More starts by assessing the relevant previous studies of the text. “Ecce Homo,” he writes, “is the enfant perdu of Nietzsche books, and the secondary literature partially reflects this unfortunate state of affairs” (8). He breaks down reception into five main groups—analytical, deconstructive, psychological, biographical and reconstructive—and argues that the analytic school of Nietzsche has shown the least interest in this text, as it “does not appear to introduce any new doctrines or theories”, while the deconstructionists have focused more on it, “perhaps due to its marginalized status” (9). Of the deconstructionists, he examines both Derrida and Kofman, with particular attention to the latter. Employing psychology’s methods and offering a highly subjective take, Kofman’s ideas are promising, More argues, but her work almost “defies discussion because it prefers pronouncements to discourse” (12). Conventional psychologist interpretations of the text, on the other hand, are the most devastating: one such reading claims that Ecce Homo illustrates “the fact that [Nietzsche] had lost his grasp on reality and become completely immersed in himself”; another suggests that it is “such a strident book as to be almost unreadable” (12-13). Prominent biographers of Nietzsche (Hollingdale, Safranski, and Young) also take “suspicious views of Ecce Homo,” judging the author as mentally unhinged at the time of its composition (13), and More looks at several other critical readings, including by Nehamas (in a chapter of Nietzsche: Life as Literature), Conway and Ridley. More shows greatest sympathy for Conway, though the latter focuses on the role of “self-parody” rather than recognize the numerous other targets Nietzsche singles out for explicit parody (16-17).

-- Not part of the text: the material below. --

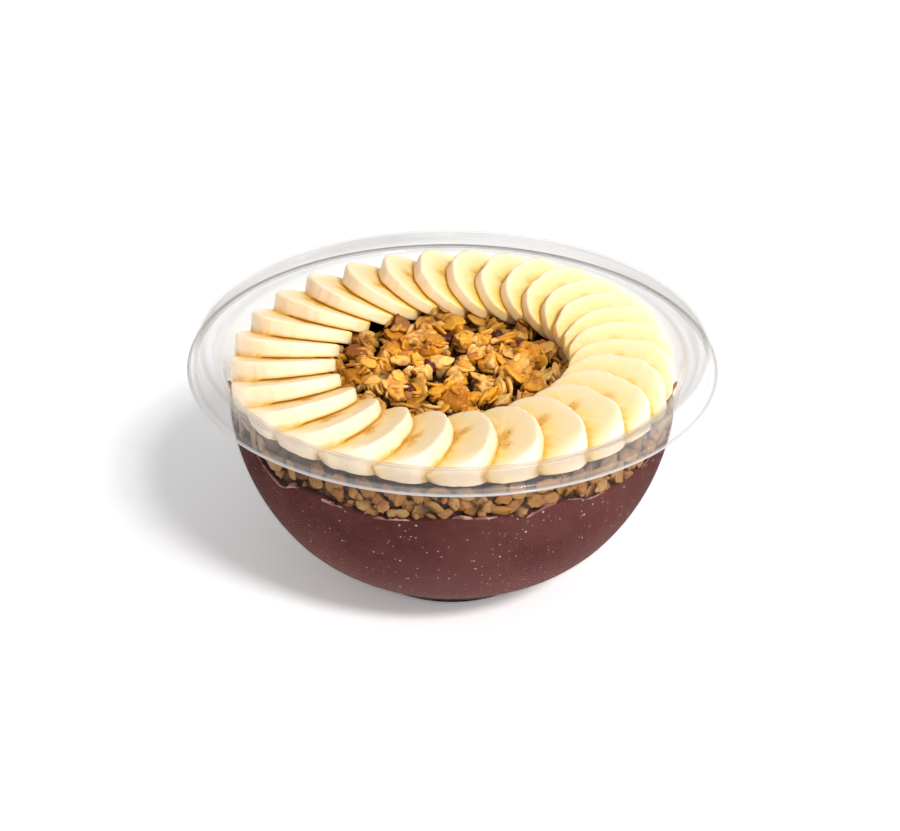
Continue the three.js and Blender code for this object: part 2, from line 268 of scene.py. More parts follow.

More then moves on to interpretation, starting with the important “question of genre” (Chapter 2). More’s argument: Nietzsche’s text belongs to the genre of literary satire. After discussing various theories, in particular the writings by Frye and Bakhtin on the subject, More examines the wide range of stylistic devices that would place this text within the confines of literary satire. According to More, Nietzsche fulfills eleven of the fourteen satiric characteristics as defined by Bakhtin. “In Ecce Homo, we encounter a militant and ironic experience toward painful experience, the free play of intellectual fancy, violent dislocations in the so-called autobiographical narrative, a fantasy of fame, and persistent attacks on universalizing moralists on a carnival ride of hyperbolic language and allusion. The work also transcends and mixes the genres of philosophy, autobiography, book review, polemic and panegyric” (32).

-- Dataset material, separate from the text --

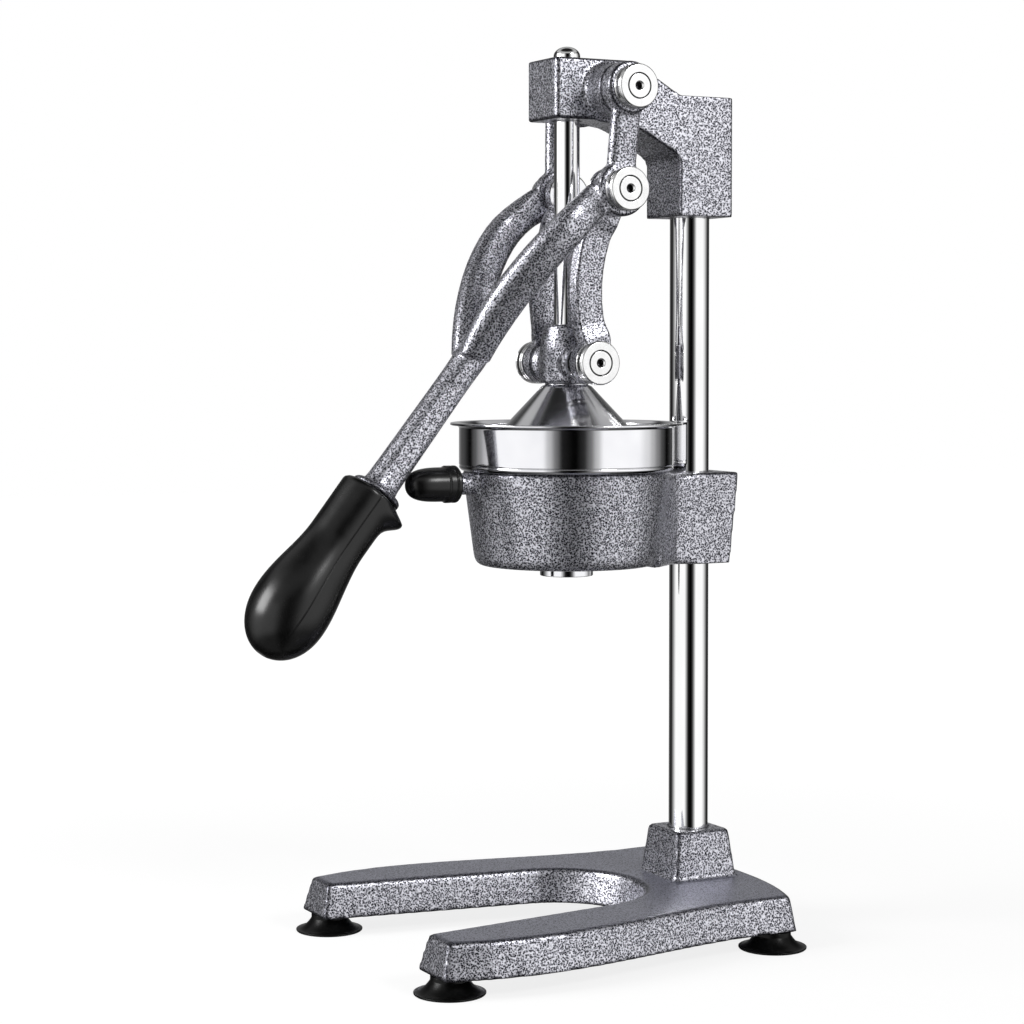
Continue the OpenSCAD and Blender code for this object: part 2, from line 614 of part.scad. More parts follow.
module lever_fork() {
  bosses = [[upper, boss_r, crank_in, crank_out], [middle, fork_boss_r, fork_in, fork_out]];
  color("slategray") place() difference() {
    union() {
      for (s = [-1, 1]) flip(s) {
        for (b = bosses) at(b[0]) rotate([0, 90, 0]) rotate_extrude() polygon([[0, b[2]], [b[1] - 0.8, b[2]],
          [b[1], b[2] + 0.8], [b[1], b[3] - 0.8], [b[1] - 0.8, b[3]], [0, b[3]]]);
        loft([for (i = [0:16]) tine_ring(i / 16)]);
        loft([for (t = web_steps) web_ring(t)]);
      }
      loft([for (q = [[-18, 3, 0], [-15, 6.5, 0], [-9, 8.2, 0], [0, 8.7, 0], [12, 8.4, 0], [20, 8.4, 0.1],
          [30, 8.5, 0.14], [stem_l - 12, stem_d / 2 - 0.2, 0.14], [stem_l - 4, stem_d / 2, 0.05],
          [stem_l, stem_d / 2 + 0.6, 0], [stem_l + 1, stem_d / 2 + 1.6, 0]]) stem_ring(q[0], q[1], q[2])]);
      along_stem(stem_l) rotate_extrude() polygon([[0, 0], [collar_r - 1.5, 0], [collar_r, 1.4],
        [collar_r, collar_t], [tang_d / 2, collar_t], [tang_d / 2, tang_l],
        [tang_d / 2 - 1.5, tang_l + 1.5], [0, tang_l + 1.5]]);
    }
    for (s = [-1, 1]) flip(s) {
      at(upper) rod_x(crank_in - 1, crank_out + 1, pin_d / 2 + fit);
      at(middle) rod_x(fork_in - 1, fork_out + 1, pin_d / 2 + fit);
    }
  }
}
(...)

Above all, More attempts to render explicable Nietzsche’s numerous egocentric statements that make it difficult to appreciate this text as philosophy. More suggests these dismissive verdicts are due to an erroneous, though entrenched conception of what constitutes philosophy and the true focus of philosophical reflection. Ecce Homo in some ways represents a watershed in the history of the tradition in that it gestures toward a new modus of philosophical representation. Of course, the novelty of it remains disturbing for those readers who continue to think within the categories of (academic) philosophy and thus judge the pronouncements of Ecce Homo as beyond the pale. With More’s approach, however, the text can be newly assessed as performance: Nietzsche as literary provocateur, who self-consciously plays with, ridicules and parodies all that philosophy, and the Western tradition, has held sacrosanct so far: “If Nietzsche parodies philosophy through closed-cleaved imitation, he would further several of his intellectual goals. He would undercut philosophy’s pretensions to absolute truth by sounding cocksure of himself while exposing grounds for doubt; would protect his own positions from charges of dogmatism by subverting the authority of all philosophers (himself included); and would stake a claim as one of the most ingenious stylists and original thinkers in Western history: a person who seriously pursued philosophy while he mocked it” (28). The work’s hyperbolic, over-the-top statements, to that end, achieve a specific meaning and purpose: as conventional forms of satiric self-representation.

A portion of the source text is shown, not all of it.